15. An apparatus for monitoring heart and lung functions, comprising:

a case with a surface;

an audio signal sensing unit, installed on the surface of the case, for sensing audio signals, including a heart sound and a lung sound;

an audio signal processing unit, installed in the case and connected to the audio signal sensing unit, for processing the audio signals to obtain the heart sound and the lung sound;

an electrocardiogram signal sensing unit for sensing an electrocardiogram signal, provided with at least a first electrode and a second electrode, the first electrode installed on the surface of the case and in the same location as the audio signal sensing unit;

an electrocardiogram signal processing unit, connected to the electrocardiogram signal sensing unit, for processing the electrocardiogram signal; and

a microprocessor unit, connected to the audio signal processing unit, the electrocardiogram signal processing unit and a computer host, for processing the heart sound, the lung sound and the electrocardiogram signal to be data that can be verified by the computer host and are then transferred to the computer host.
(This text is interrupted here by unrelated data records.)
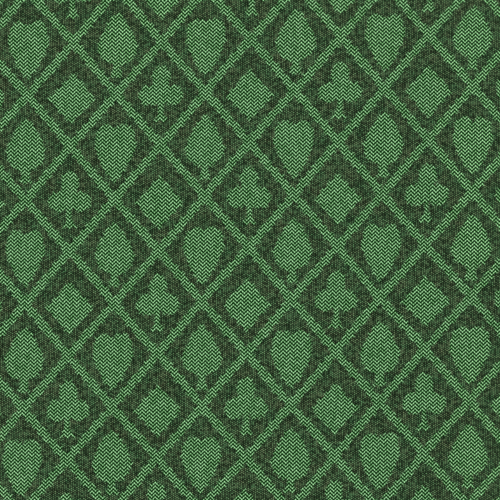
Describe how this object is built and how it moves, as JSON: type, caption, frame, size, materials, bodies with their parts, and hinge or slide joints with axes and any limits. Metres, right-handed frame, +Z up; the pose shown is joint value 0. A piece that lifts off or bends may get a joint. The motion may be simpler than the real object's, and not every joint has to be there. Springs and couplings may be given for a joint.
{
  "type": "folding poker table top",
  "caption": "Rounded card table top that folds in half on side pivots, with a suit-patterned green cloth, padded rail, cup holders, swing hooks, slide bolts and carrying handles.",
  "frame": {"origin": "middle of the seam between the halves, on the surface that the feet stand on, with the top open", "axes": "+X along the length, from the left half to the right half; +Y across, to the back; +Z up"},
  "size_m": [1.8266, 0.9198, 0.073],
  "materials": {
    "laminate": "satin",
    "board": "matte",
    "foam": "matte",
    "speed_cloth": "matte",
    "skirt_wood": "satin",
    "rail_vinyl": "satin",
    "steel": "satin",
    "black_steel": "satin",
    "rubber": "matte",
    "handle_plastic": "satin"
  },
  "bodies": {
    "left_half": {"left_base_panel": "laminate", "left_deck_board": "board", "left_surface_foam": "foam", "left_speed_cloth": "speed_cloth", "left_skirt": "skirt_wood", "left_rail_core": "board", "left_rail_foam": "foam", "left_rail_cover": "rail_vinyl", "left_cup_holder_1": "steel", "left_cup_holder_2": "steel", "left_cup_holder_3": "steel", "left_cup_holder_4": "steel", "left_foot_1": "rubber", "left_foot_2": "rubber", "left_foot_3": "rubber", "left_foot_4": "rubber", "left_foot_5": "rubber", "left_front_handle_bracket": "handle_plastic", "left_back_handle_bracket": "handle_plastic", "front_inner_pivot_plate": "black_steel", "back_inner_pivot_plate": "black_steel", "front_pivot_pin": "steel", "back_pivot_pin": "steel", "front_hook_plate": "steel", "back_hook_plate": "steel", "front_bolt_guide": "steel", "back_bolt_guide": "steel"},
    "right_half": {"right_base_panel": "laminate", "right_deck_board": "board", "right_surface_foam": "foam", "right_speed_cloth": "speed_cloth", "right_skirt": "skirt_wood", "right_rail_core": "board", "right_rail_foam": "foam", "right_rail_cover": "rail_vinyl", "right_cup_holder_1": "steel", "right_cup_holder_2": "steel", "right_cup_holder_3": "steel", "right_cup_holder_4": "steel", "right_foot_1": "rubber", "right_foot_2": "rubber", "right_foot_3": "rubber", "right_foot_4": "rubber", "right_foot_5": "rubber", "right_front_handle_bracket": "handle_plastic", "right_back_handle_bracket": "handle_plastic", "front_outer_pivot_plate": "black_steel", "back_outer_pivot_plate": "black_steel", "front_catch_stud": "steel", "back_catch_stud": "steel", "front_bolt_keeper": "steel", "back_bolt_keeper": "steel"},
    "left_handle": {"left_handle": "handle_plastic"},
    "right_handle": {"right_handle": "handle_plastic"},
    "front_hook": {"front_swing_hook": "steel"},
    "back_hook": {"back_swing_hook": "steel"},
    "front_bolt": {"front_slide_bolt": "black_steel"},
    "back_bolt": {"back_slide_bolt": "black_steel"}
  },
  "joints": [
    {"name": "fold", "type": "hinge", "parent": "left_half", "child": "right_half", "pos_m": [0, 0, 0.063], "axis": [0, -1, 0], "range_deg": [0, 180]},
    {"name": "left_handle_swing", "type": "hinge", "parent": "left_half", "child": "left_handle", "pos_m": [-0.908, 0, 0.046], "axis": [0, 1, 0], "range_deg": [0, 110]},
    {"name": "right_handle_swing", "type": "hinge", "parent": "right_half", "child": "right_handle", "pos_m": [0.908, 0, 0.046], "axis": [0, -1, 0], "range_deg": [0, 110]},
    {"name": "front_hook_swing", "type": "hinge", "parent": "left_half", "child": "front_hook", "pos_m": [-0.904, -0.112, 0.048], "axis": [-1, 0, 0], "range_deg": [0, 180]},
    {"name": "back_hook_swing", "type": "hinge", "parent": "left_half", "child": "back_hook", "pos_m": [-0.904, 0.112, 0.048], "axis": [1, 0, 0], "range_deg": [0, 180]},
    {"name": "front_bolt_slide", "type": "slide", "parent": "left_half", "child": "front_bolt", "axis": [1, 0, 0], "range_m": [0, 0.028]},
    {"name": "back_bolt_slide", "type": "slide", "parent": "left_half", "child": "back_bolt", "axis": [1, 0, 0], "range_m": [0, 0.028]}
  ]
}
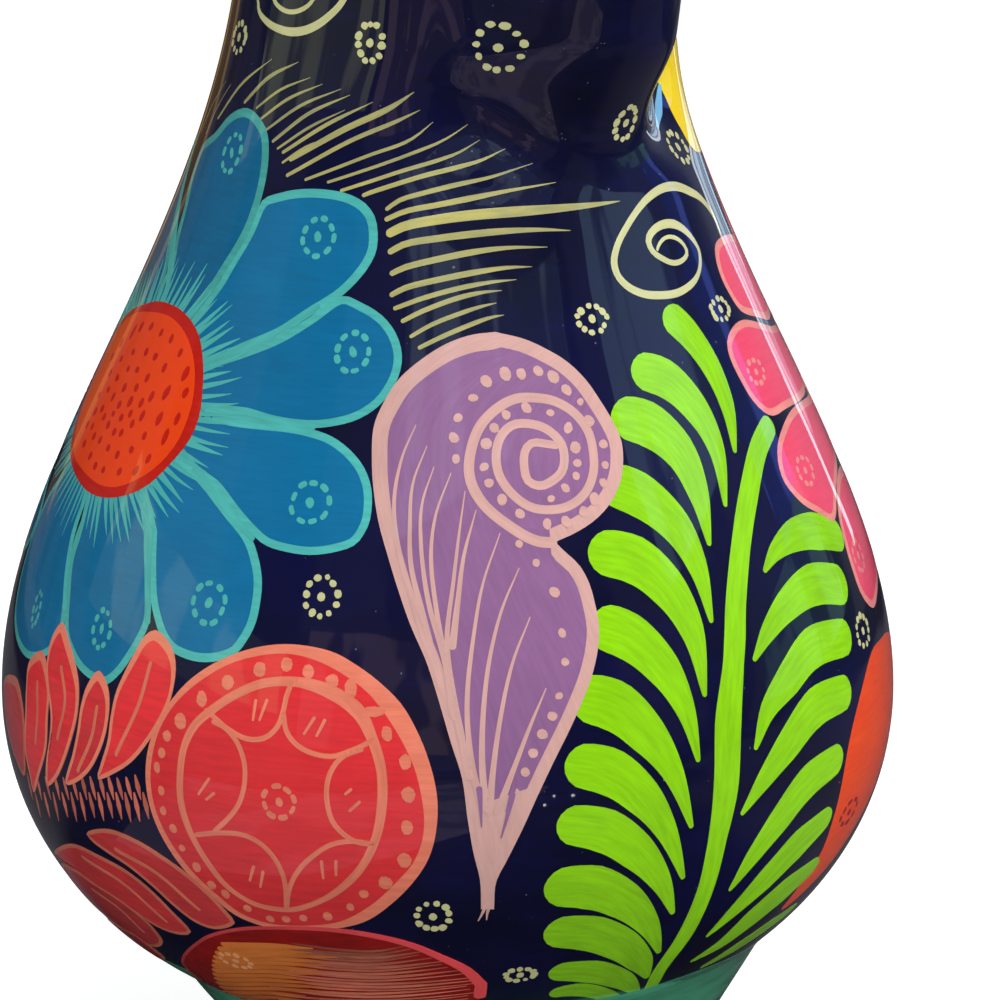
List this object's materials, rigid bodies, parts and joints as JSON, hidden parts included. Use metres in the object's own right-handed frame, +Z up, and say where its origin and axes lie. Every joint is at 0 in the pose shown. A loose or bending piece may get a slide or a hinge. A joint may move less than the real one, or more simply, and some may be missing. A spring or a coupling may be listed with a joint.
{
  "type": "clay jug",
  "caption": "Pear-shaped clay jug on a ring foot, with a tall neck pulled into a pouring lip and a strap handle behind, for holding and pouring drinks.",
  "frame": {"origin": "on the belly's axis, on the surface that the jug stands on; the ring foot's own axis is 5.5 mm off it", "axes": "+Z up; +X towards the pouring lip; the handle is on the -X side"},
  "size_m": [0.2, 0.2, 0.3254],
  "materials": {
    "navy_paint": "brushed navy paint under a high-gloss varnish",
    "teal_paint": "brushed teal paint under a high-gloss varnish",
    "handle_paint": "brushed teal paint under a high-gloss varnish",
    "terracotta": "bare fired clay, matt",
    "painted_flowers": "thin brushed colours under a high-gloss varnish"
  },
  "bodies": {
    "root": {"foot": "teal_paint", "belly": "navy_paint", "neck": "navy_paint", "handle": "handle_paint"}
  },
  "joints": []
}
16. The apparatus as claimed in claim 15, wherein the second electrode is installed at one end of the case.

17. The apparatus as claimed in claim 16, wherein the second electrode is installed at an external place extended from the case.

18. The apparatus as claimed in claim 15, wherein the electrocardiogram signal sensing unit further provides a third electrode.

19. The apparatus as claimed in claim 18, wherein the third electrode is installed on the surface of the case and in a different location from the audio signal sensing unit.

20. The apparatus as claimed in claim 18, wherein the third electrode is installed at an external place extended from the case.